After Sabaté was jailed in France, Urtubia began to organize various bank robberies himself — donating much of the money to groups working with political prisoners in Spain. Yet unlike his mentor, he had no stomach for violence and ultimately chose to concentrate on his counterfeiting instead. Throughout the 1960s and ’70s, Urtubia continued working full time in construction but devoted his evenings to forging passports, identity cards, and checks for the cause. Originally the passports were produced with South American refugees and Spanish dissidents in mind. But later everyone from Germany’s Baader-Meinhof group to the Black Panthers would use them.
Urtubia was also convinced his counterfeiting could be used to strike a direct hit against the capitalist system. In a meeting with Che Guevara in the French capital in 1962, he offered to help Cuba print millions of counterfeit dollars — which the communist state could then use to flood the market and cause a sharp devaluation in the currency. Che declined the offer but Urtubia later sought to put a version of the plan into practice against Franco — forging thousands of payday checks with the aim of destabilizing the Spanish banks, and thus the regime.
The Noble Bandit
Urtubia’s life has been the subject of various biographies, a graphic novel and the brilliant 2007 documentary Lucio.

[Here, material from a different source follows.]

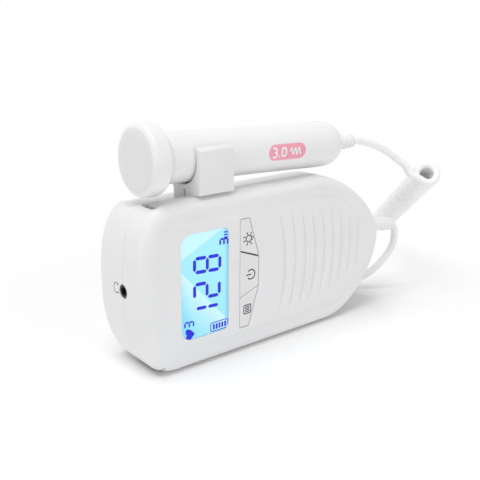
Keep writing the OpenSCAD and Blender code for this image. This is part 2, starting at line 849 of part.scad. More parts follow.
// Probe holder: a block with a flat front, a round back and a foot in the channel
clip_x = display_x + clip_from_end;
clip_bore = handle_diameter / 2 + clip_clearance;
clip_axis_z = probe_z - (clip_x - probe_x) * tan(probe_droop);
clip_base_z = body_height + clip_gap;
clip_outer = clip_bore + clip_arm;
clip_screw_shank = 2;
clip_screw_head = 4;
clip_screw_spread = clip_width / 4;
clip_screw_inset = 1.3;
clip_screw_y = parting_y + clip_screw_head / 2 + clip_screw_inset;
module probe_clip() {
    foot_y0 = channel_y0 + clip_clearance;
    foot_y1 = channel_y1 - clip_clearance;
    top_z = clip_axis_z + clip_reach;
    color("white")
        difference() {
            union() {
                translate([clip_x - clip_width / 2, 0, 0])
                    rotate([90, 0, 90])
                        linear_extrude(clip_width) {
                            translate([probe_y, clip_axis_z])
                                circle(clip_outer);
                            polygon([[probe_y - clip_outer, clip_base_z], [foot_y1, clip_base_z],
                                [probe_y + clip_bore, clip_axis_z], [probe_y + clip_outer, clip_axis_z],
                                [probe_y + clip_outer, top_z - clip_slope], [probe_y + clip_bore, top_z],
                                [probe_y - clip_bore, top_z], [probe_y - clip_outer, top_z - clip_slope]]);
                            translate([foot_y0, channel_floor])
                                square([foot_y1 - foot_y0, clip_base_z - channel_floor + clip_arm / 2]);
                        }
            }
            translate([clip_x, probe_y, clip_axis_z])
                rotate([0, probe_droop, 0]) {
                    rotate([0, 90, 0])
                        cylinder(r = clip_bore, h = 2 * clip_width, center = true);
                    translate([-clip_width, -clip_bore, 0])
                        cube([2 * clip_width, 2 * clip_bore, 2 * clip_outer]);
                }
            for (s = [-1, 1])
                translate([clip_x + s * clip_screw_spread, clip_screw_y, channel_floor - over])
                    cylinder(d = clip_screw_shank + fit, h = clip_base_z - channel_floor + over);
        }
}
module clip_screws() {
    color("silver")
        for (s = [-1, 1])
            translate([clip_x + s * clip_screw_spread, clip_screw_y, channel_floor - wall - screw_head_height]) {
                cylinder(d = clip_screw_head, h = screw_head_height);
                cylinder(d = clip_screw_shank, h = screw_head_height + wall + clip_base_z - channel_floor - fit);
            }
}

// Strain relief of the hand unit: flange inside, neck in the wall, tapered tail with grooves
relief_flange = 2.4;
relief_ring_count = 5;
module revolve_x(y, z, x) {
    translate([x, y, z])
        rotate([0, 90, 0])
            rotate_extrude()
                children();
}
// Shares of a rib's step at which its top ends, and its groove starts and ends
rib_shares = [0.6, 0.7, 0.9];
// Radial profile of a grooved taper from radius ra to rb over a length, as (radius, distance)
function ribbed(ra, rb, length, count, groove) = [for (k = [0 : count - 1]) let (
        step = length / count,
        r0 = ra + (rb - ra) * k / count,
        r1 = ra + (rb - ra) * (k + 1) / count)
    each k == count - 1
        ? [[r0, k * step], [r1, length]]
        : [[r0, k * step], [r1, (k + rib_shares[0]) * step],
            [r1 - groove, (k + rib_shares[1]) * step], [r1 - groove, (k + rib_shares[2]) * step]]];
relief_groove = 0.45;
// Length of the neck through the curved wall
relief_neck_length = 4.8;
relief_x0 = cord_x + fit / 2;
relief_sides = 16;
function relief_point(s) = [relief_x0 + s, parting_y,
    relief_z - body_relief_droop * pow(s / body_relief_length, 2)];
function relief_heading(s) = unit([1, 0, -2 * body_relief_droop * s / pow(body_relief_length, 2)]);
module body_strain_relief() {
    inner = relief_neck_length;
    sleeve = ribbed(body_relief_root / 2, body_relief_tip / 2, body_relief_length,
        relief_ring_count, relief_groove);
    color("whitesmoke")
        union() {
            revolve_x(parting_y, relief_z, relief_x0)
                polygon([[0, boss_wall], [0, -inner - relief_flange],
                    [body_relief_root / 2 + boss_wall, -inner - relief_flange],
                    [body_relief_root / 2 + boss_wall, -inner], [relief_neck / 2, -inner],
                    [relief_neck / 2, boss_wall]]);
            loft([for (k = [len(sleeve) - 1 : -1 : 0]) tube_ring(relief_point(sleeve[k][1]),
                relief_heading(sleeve[k][1]), [0, 1, 0], sleeve[k][0], relief_sides)]);
        }
}

// Probe head: a cup whose shoulder runs down to the handle
head_r = head_diameter / 2;
handle_r = handle_diameter / 2;
head_end = head_length + shoulder_length;
face_r = head_r - head_rim;
cup_r = crystal_diameter / 2 + fit;
cup_end = face_depth + crystal_depth + backing_depth;
socket_depth = 4;
shoulder_steps = 8;
bore_r = handle_r - handle_wall - handle_waist / 2;
spigot_r = bore_r + handle_wall / 2;
function shoulder_r(t) = handle_r + (head_r - handle_r) * (1 + cos(180 * t)) / 2;
module revolve_probe() {
    on_probe()
        rotate([0, 90, 0])
            rotate_extrude()
                children();
}
module probe_head() {
    rim = [for (k = [0 : edge_steps]) let (a = 90 * k / edge_steps)
        [face_r + head_rim * sin(a), head_rim * (1 - cos(a))]];
    shoulder = [for (k = [0 : shoulder_steps]) let (t = k / shoulder_steps)
        [shoulder_r(t), head_length + shoulder_length * t]];
    color("whitesmoke")
        revolve_probe()
            polygon(concat([[cup_r, cup_end], [cup_r, face_depth], [face_r - fit, face_depth], [face_r - fit, 0]],
                rim, shoulder, [[spigot_r + fit / 2, head_end], [spigot_r + fit / 2, cup_end]]));
}
module probe_face() {
    color("whitesmoke")
        revolve_probe()
            square([face_r - 2 * fit, face_depth]);
}

// Two half-round crystals, one sends and one listens, glued behind the face
module half_crystal(side) {
    on_probe()
        rotate([0, 90, 0])
            translate([0, 0, face_depth])
                linear_extrude(crystal_depth)
                    intersection() {
                        circle(d = crystal_diameter);
                        translate([-crystal_diameter / 2, side > 0 ? crystal_gap / 2 : -crystal_diameter])
                            square([crystal_diameter, crystal_diameter - crystal_gap / 2]);
                    }
}
module crystal_emitter() {
    color("goldenrod")
        half_crystal(1);
}
module crystal_receiver() {
    color("goldenrod")
        half_crystal(-1);
}
module crystal_backing() {
    color("dimgray")
        revolve_probe()
            translate([0, face_depth + crystal_depth])
                square([crystal_diameter / 2, backing_depth]);
}

// Handle: a tube with a slight waist, a rounded tail, and a spigot that plugs into the head
tail_steps = 8;
waist_steps = 8;
tail_r = tail_flat / 2;
tail_start = handle_end - tail_length;
function handle_radius(t) = handle_r - handle_waist / 2 * sin(180 * t);
module probe_handle() {
    skin = [for (k = [0 : waist_steps]) let (t = k / waist_steps)
        [handle_radius(t), head_end + (tail_start - head_end) * t]];
    tail = [for (k = [1 : tail_steps]) let (a = 90 * k / tail_steps)
        [tail_r + (handle_r - tail_r) * cos(a), tail_start + tail_length * sin(a)]];
    color("whitesmoke")
        revolve_probe()
            polygon(concat([[bore_r, cup_end + fit], [spigot_r, cup_end + fit], [spigot_r, head_end]],
                skin, tail, [[0, handle_end], [0, handle_end - handle_wall], [tail_r - fit, handle_end - handle_wall],
                [bore_r, tail_start - fit]]));
}

// Narrow board in the handle that drives the crystals
probe_board_length = 52;
probe_board_depth = 1.2;
module probe_board() {
    half = sqrt(bore_r * bore_r - probe_board_depth * probe_board_depth) - fit;
    color("seagreen")
        on_probe()
            translate([head_end + socket_depth, -half, -probe_board_depth / 2])
                cube([probe_board_length, 2 * half, probe_board_depth]);
}

// Coloured label: a thin curved patch on the front of the handle
module probe_label() {
    label_r = handle_radius((label_from_face - head_end) / (tail_start - head_end));
    patch = label_height / label_r * 180 / PI;
    round_r = label_height / 2;
    color("lightpink")
        on_probe()
            intersection() {
                translate([label_from_face - label_length / 2, 0, 0])
                    rotate([0, 90, 0])
                        rotate([0, 0, -90 - patch / 2])
                            rotate_extrude(angle = patch)
                                translate([label_r + fit, 0])
                                    square([label_depth, label_length]);
                rotate([90, 0, 0])
                    linear_extrude(2 * label_r) {
                        translate([label_from_face - label_length / 2 + round_r, -label_height])
                            square([label_length - 2 * round_r, 2 * label_height]);
                        for (s = [-1, 1])
                            translate([label_from_face + s * (label_length / 2 - round_r), 0])
                                circle(round_r);
                    }
            }
}

// Strain relief of the probe: grooved taper on the flat of the tail
probe_relief_rings = 4;
module probe_strain_relief() {
    color("whitesmoke")
        on_probe()
            translate([handle_end, 0, 0])
                rotate([0, 90, 0])
                    rotate_extrude()
                        polygon(concat([[0, probe_relief_length], [0, 0]],
                            ribbed(probe_relief_root / 2, probe_relief_tip / 2, probe_relief_length,
                                probe_relief_rings, relief_groove)));
}

// Cord as one tube through a list of points: rings stand square to the route
function unit(v) = v / norm(v);
function tangent(path, k) = unit(
    k == 0 ? path[1] - path[0] :
    k == len(path) - 1 ? path[k] - path[k - 1] :
    unit(path[k + 1] - path[k]) + unit(path[k] - path[k - 1]));
function tube_ring(c, t, side, r, sides) = let (e = unit(side - (side * t) * t), g = cross(t, e))
    [for (j = [0 : sides - 1]) let (a = 360 * j / sides) c + r * (cos(a) * e + sin(a) * g)];
function carried(path, side) = [for (k = 0, s = side; k < len(path);
    s = k + 1 < len(path) ? unit(s - (s * tangent(path, k + 1)) * tangent(path, k + 1)) : s, k = k + 1) s];
module tube(path, d, sides, side) {
    frame = carried(path, side);
    loft([for (k = [0 : len(path) - 1]) tube_ring(path[k], tangent(path, k), frame[k], d / 2, sides)]);
}
lead_sides = 8;
up = [0, 0, 1];

// Curly part: its axis leans from the probe's lead down to the surface behind the unit
coil_start = [102, -14, 61];
coil_end = [166, 67, 6.3];
coil_first = 230;
coil_last = 135;
coil_rings = 8;
coil_sides = 6;
coil_axis = unit(coil_end - coil_start);
coil_right = unit(cross(coil_axis, up));
coil_up = cross(coil_right, coil_axis);
coil_r = (coil_diameter - cord_diameter) / 2;
coil_turn = 360 * coil_curls + coil_last - coil_first;
coil_span = norm(coil_end - coil_start);
function coil_point(t) = let (a = coil_first + coil_turn * t)
    coil_start + coil_axis * coil_span * t + coil_r * (cos(a) * coil_right + sin(a) * coil_up);
function coil_heading(t) = let (a = coil_first + coil_turn * t)
    unit(coil_axis * coil_span + coil_r * coil_turn * PI / 180 * (cos(a) * coil_up - sin(a) * coil_right));
coil_steps = coil_curls * coil_rings;
coil_in = coil_point(0) - cord_diameter * coil_heading(0);
coil_out = coil_point(1) + cord_diameter * coil_heading(1);
coil_path = concat([coil_in], [for (k = [0 : coil_steps]) coil_point(k / coil_steps)], [coil_out]);
module cord_coil() {
    color("whitesmoke")
        tube(coil_path, cord_diameter, coil_sides, coil_axis);
}
// Least gap between one curl and the next, measured on points of the centre line
coil_gap = min([for (k = [0 : coil_steps - coil_rings - 3]) for (j = [coil_rings - 2 : coil_rings + 2])
    norm(coil_point(k / coil_steps) - coil_point((k + j) / coil_steps))]) - cord_diameter;
echo("least gap between curls", coil_gap);

// Lead from the probe's relief to the curly part
probe_tip = probe_point(handle_end + probe_relief_length);
probe_heading = probe_point(1) - probe_point(0);
probe_lead_path = concat([probe_tip, probe_tip + cord_diameter * probe_heading], [
    [69.4, -2.2, 77.9],
    [76.9, -3.1, 75.1],
    [83.8, -4.4, 71.2],
    [88.8, -6, 67.4],
    [92.2, -7.6, 64.6]],
    [coil_in - cord_diameter * coil_heading(0), coil_in]);
module cord_probe_lead() {
    color("whitesmoke")
        tube(probe_lead_path, cord_diameter, lead_sides, up);
}

// Lead from the hand unit's relief, down behind the cord end and along the surface to the coil
body_tip = relief_point(body_relief_length);
body_lead_path = concat([body_tip, body_tip + cord_diameter / 2 * relief_heading(body_relief_length)], [
    [93, -2.5, 31.2],
    [93.8, -2.4, 27.6],
    [93.5, -2.2, 22.8],
    [91, -1.6, 18.2],
    [86.2, -0.4, 13],
    [80.3, 2, 7.9],
    [74.6, 6.4, 4.6],
    [69, 12.4, 3],
    [64.6, 19.4, 2.1],
    [62.4, 27, 1.9],
    [63.6, 34.6, 1.9],
    [68.4, 41.2, 1.9],
    [75.8, 46, 1.9],
    [84.6, 50, 1.9],
    [94, 54, 1.9],
    [103.6, 58, 1.9],
    [113.4, 61.8, 1.9],
    [123.2, 65.4, 1.9],
    [132.8, 68.6, 1.9],
    [142.2, 71.2, 1.9],
    [149.2, 72.4, 2.2],
    [154.6, 72.7, 3.2]],
    [coil_out + cord_diameter * coil_heading(1), coil_out]);
module cord_body_lead() {
    color("whitesmoke")
        tube(body_lead_path, cord_diameter, lead_sides, up);
}

front_shell();
rear_shell();
battery_cover();
lcd_window();
lcd_panel();
backlight();
key_light();
key_power();
key_mode();
tact_switches();
main_board();
board_chips();
headphone_jack();
battery_cells();
battery_contacts();
battery_springs();
speaker_frame();
speaker_magnet();
speaker_cone();
shell_screws();
probe_clip();
clip_screws();
body_strain_relief();
probe_head();
probe_face();
crystal_emitter();
crystal_receiver();
crystal_backing();
probe_handle();
probe_board();
probe_label();
probe_strain_relief();
cord_body_lead();
cord_coil();
cord_probe_lead();
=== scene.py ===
# %% [markdown]
# # A pocket fetal doppler
#
# The hand unit stands on its long side with its probe clipped along the top, and a curly cord
# joins the two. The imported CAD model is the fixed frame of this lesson: it is loaded first and never
# moved. Most visible surfaces are then worked out with numpy, in the same frame, and laid over it.

# %% Load the frame
import json
import math

import bmesh
import bpy
import numpy as np
from mathutils import Matrix


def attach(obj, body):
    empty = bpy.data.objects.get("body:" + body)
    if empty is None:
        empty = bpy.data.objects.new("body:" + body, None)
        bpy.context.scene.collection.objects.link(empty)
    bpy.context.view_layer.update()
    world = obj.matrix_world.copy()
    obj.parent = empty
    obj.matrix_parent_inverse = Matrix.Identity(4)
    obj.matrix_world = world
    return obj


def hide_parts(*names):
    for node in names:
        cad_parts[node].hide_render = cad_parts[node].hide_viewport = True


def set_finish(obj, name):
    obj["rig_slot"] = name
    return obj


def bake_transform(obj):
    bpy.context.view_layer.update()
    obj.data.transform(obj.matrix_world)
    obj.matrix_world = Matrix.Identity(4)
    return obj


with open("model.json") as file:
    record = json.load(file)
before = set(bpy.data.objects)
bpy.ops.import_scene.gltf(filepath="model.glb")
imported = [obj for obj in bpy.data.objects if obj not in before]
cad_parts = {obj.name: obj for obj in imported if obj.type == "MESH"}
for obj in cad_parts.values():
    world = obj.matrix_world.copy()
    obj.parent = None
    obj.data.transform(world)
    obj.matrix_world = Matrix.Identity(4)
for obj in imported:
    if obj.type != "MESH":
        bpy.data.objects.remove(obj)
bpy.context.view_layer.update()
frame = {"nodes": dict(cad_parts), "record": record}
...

He was dubbed “the last anarchist” — a figure from a bygone era imbued with an unwavering certainty in the righteousness of his cause. As he would tell the Spanish edition of Vice: “I regret nothing. If I had to start my life again, I would return to do the same as I have done. It is one thing to be an anarchist on some minor committee and quite something else to be in front of judge on charges of terrorism telling him: Yes, your honour, I’m an anarchist, because I believe in anarchy.”
After his arrest over the Citibank plot, his case became a cause célèbre on the French left — not least because subsequent legal investigations confirmed the money earned from the counterfeiting was being sent to movements in Latin America and elsewhere.

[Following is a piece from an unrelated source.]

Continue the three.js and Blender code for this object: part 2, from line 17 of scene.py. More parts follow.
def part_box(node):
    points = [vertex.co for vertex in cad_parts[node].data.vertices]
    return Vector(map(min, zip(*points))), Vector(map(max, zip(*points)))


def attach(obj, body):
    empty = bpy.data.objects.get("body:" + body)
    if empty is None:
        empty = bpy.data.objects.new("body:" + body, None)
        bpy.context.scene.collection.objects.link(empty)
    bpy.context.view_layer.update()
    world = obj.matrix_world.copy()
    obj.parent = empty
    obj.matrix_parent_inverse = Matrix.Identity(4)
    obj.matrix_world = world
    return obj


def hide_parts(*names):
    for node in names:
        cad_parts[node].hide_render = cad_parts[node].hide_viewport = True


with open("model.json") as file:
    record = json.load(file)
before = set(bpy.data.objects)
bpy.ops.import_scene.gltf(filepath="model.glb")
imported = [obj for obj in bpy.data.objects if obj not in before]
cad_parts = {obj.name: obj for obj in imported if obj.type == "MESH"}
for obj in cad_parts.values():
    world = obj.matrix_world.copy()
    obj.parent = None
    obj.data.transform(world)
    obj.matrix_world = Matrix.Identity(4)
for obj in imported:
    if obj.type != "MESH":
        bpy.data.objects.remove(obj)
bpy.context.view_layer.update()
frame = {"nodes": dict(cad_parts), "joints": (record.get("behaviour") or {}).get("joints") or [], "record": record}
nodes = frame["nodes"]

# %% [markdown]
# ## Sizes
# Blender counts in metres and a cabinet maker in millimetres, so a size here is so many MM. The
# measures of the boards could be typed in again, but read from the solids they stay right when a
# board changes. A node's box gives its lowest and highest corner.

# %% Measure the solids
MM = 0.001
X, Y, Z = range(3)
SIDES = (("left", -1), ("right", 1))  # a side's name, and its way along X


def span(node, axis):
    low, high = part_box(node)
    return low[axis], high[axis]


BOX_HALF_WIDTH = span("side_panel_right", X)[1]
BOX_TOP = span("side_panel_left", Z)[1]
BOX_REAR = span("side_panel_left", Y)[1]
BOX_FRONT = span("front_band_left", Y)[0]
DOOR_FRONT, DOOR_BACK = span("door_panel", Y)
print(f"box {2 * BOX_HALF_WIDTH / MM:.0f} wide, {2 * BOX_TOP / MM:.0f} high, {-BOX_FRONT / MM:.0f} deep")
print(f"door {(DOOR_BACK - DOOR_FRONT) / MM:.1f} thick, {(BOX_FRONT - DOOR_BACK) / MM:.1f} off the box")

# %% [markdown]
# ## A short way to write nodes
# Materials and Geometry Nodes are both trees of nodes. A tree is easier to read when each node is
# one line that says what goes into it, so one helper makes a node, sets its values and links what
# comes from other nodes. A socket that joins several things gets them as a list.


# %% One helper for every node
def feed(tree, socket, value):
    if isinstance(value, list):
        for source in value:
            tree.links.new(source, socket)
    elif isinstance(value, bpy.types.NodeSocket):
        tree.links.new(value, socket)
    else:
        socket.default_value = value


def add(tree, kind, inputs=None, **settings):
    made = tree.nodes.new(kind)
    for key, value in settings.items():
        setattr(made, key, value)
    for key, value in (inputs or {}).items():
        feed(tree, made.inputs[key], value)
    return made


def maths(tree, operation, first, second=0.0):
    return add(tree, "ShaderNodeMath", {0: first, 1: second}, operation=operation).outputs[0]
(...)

In court, he was represented by Roland Dumas, “Picasso’s lawyer” and later foreign minister under François Mitterrand. Dumas also defended him on charges related to the kidnapping of Francoist banker Angel Baltasar Suárez in 1974. The kidnapping was a response to the execution of the anarchist Salvador Puig Antich — with Suárez later released unharmed. After an outcry over the trial of anti-fascist activists, the court absolved the nine defendants of all charges at the 1981 trial.

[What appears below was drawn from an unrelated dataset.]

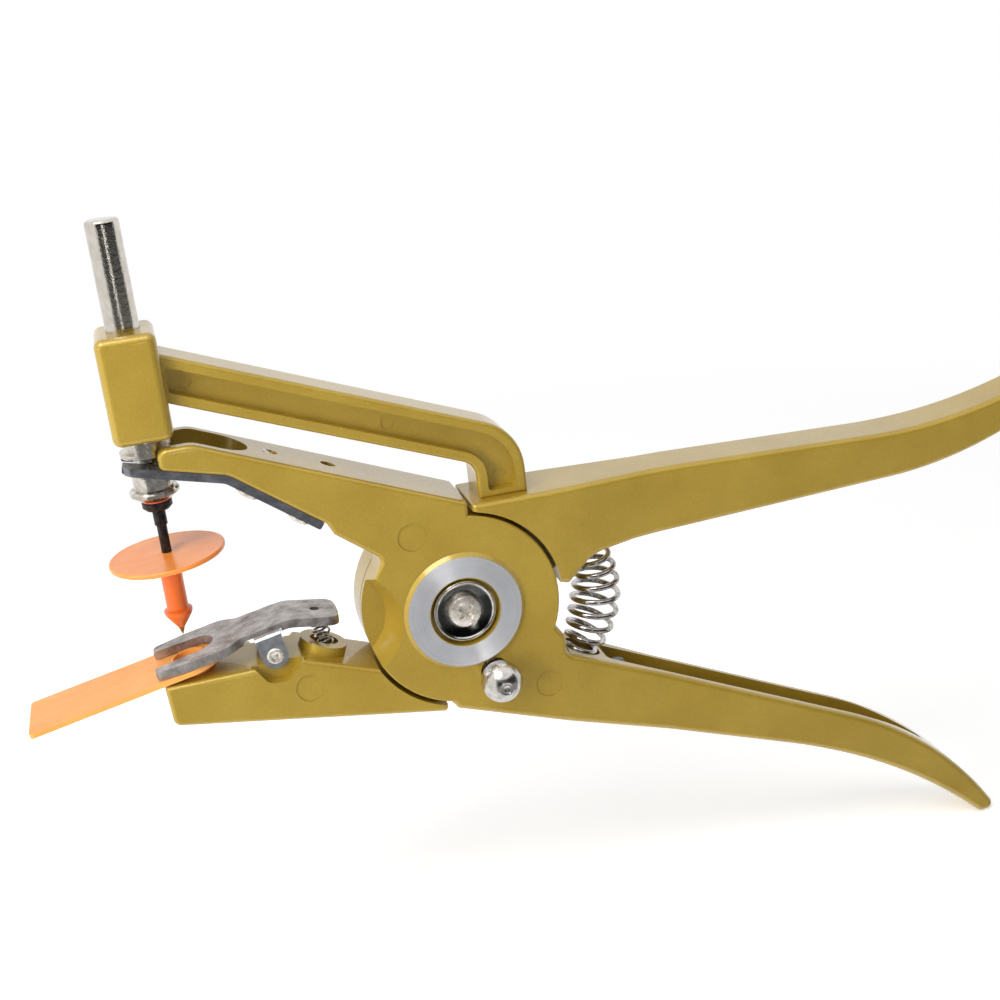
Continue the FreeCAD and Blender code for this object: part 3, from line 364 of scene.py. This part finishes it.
STEM_SHADE_DROP = 1.6             # painted shade on the male tag starts this far below its top, leaving the button paler
MALE = orange_plastic("male_orange", (0.88, 0.250, 0.030), (0.93, 0.310, 0.045), 0.18, 0.65,
                      painted_shade_below=part_box("male_tag")[1].z / MM - STEM_SHADE_DROP)
FEMALE = orange_plastic("strap_orange", (0.86, 0.330, 0.060), (0.92, 0.410, 0.100), 0.30, 0.3)
RED = red_rubber()
ALUMINIUM = turned_aluminium()
DISH_PAINTED_REFLECTION = nickel_painted_reflection()

for node, material in (
        ("frame_casting", GOLD), ("lever_casting", GOLD), ("pivot_barrel", ZINC),
        ("thrust_washer", ZINC), ("dished_washer", DISH_PAINTED_REFLECTION), ("pivot_screw", NICKEL),
        ("plunger_rod", CHROME_ROD), ("lower_collar", NICKEL), ("red_washer", RED),
        ("applicator_pin", PIN), ("male_tag", MALE), ("male_tag_point", BRASS),
        ("female_tag", FEMALE), ("fork_plate", PLATE), ("plate_screws", NICKEL),
        ("clip_lever", CLIP), ("clip_saddle", STRIP), ("clip_pin", CHROME),
        ("clip_spring", SPRING), ("lock_knob", CHROME), ("lock_pin", CHROME),
        ("lock_spring", SPRING), ("handle_spring", SPRING), ("stop_screw", DARK)):
    piece = frame["nodes"][node]
    piece.data.materials.clear()
    piece.data.materials.append(material)


# ---------------------------------------------------------------- mesh helpers

def finished(name, bm, material, sharp=35.0):
    """Turn a bmesh into a linked object with smooth faces and sharp corners."""
    bmesh.ops.remove_doubles(bm, verts=bm.verts, dist=1e-7)
    bmesh.ops.recalc_face_normals(bm, faces=bm.faces)
    mesh = bpy.data.meshes.new(name)
    bm.to_mesh(mesh)
    bm.free()
    for face in mesh.polygons:
        face.use_smooth = True
    mesh.set_sharp_from_angle(angle=math.radians(sharp))
    mesh.materials.append(material)
    made = bpy.data.objects.new(name, mesh)
    bpy.context.scene.collection.objects.link(made)
    return made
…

Hobsbawm wrote of Sabaté that “Considerations of high politics, strategy and tactics, hardly affected men of his kind.” He could quite easily have been speaking of Urtubia, whose “propaganda of the deed” practiced anti-capitalism day-to-day, as an expropriator. Still at age eighty-four Urtubia claimed that he had not given up such work — though he would not be drawn on his exact activities. “Nobody has the solution,” he insisted to Évole, “and for that reason, we must all struggle.”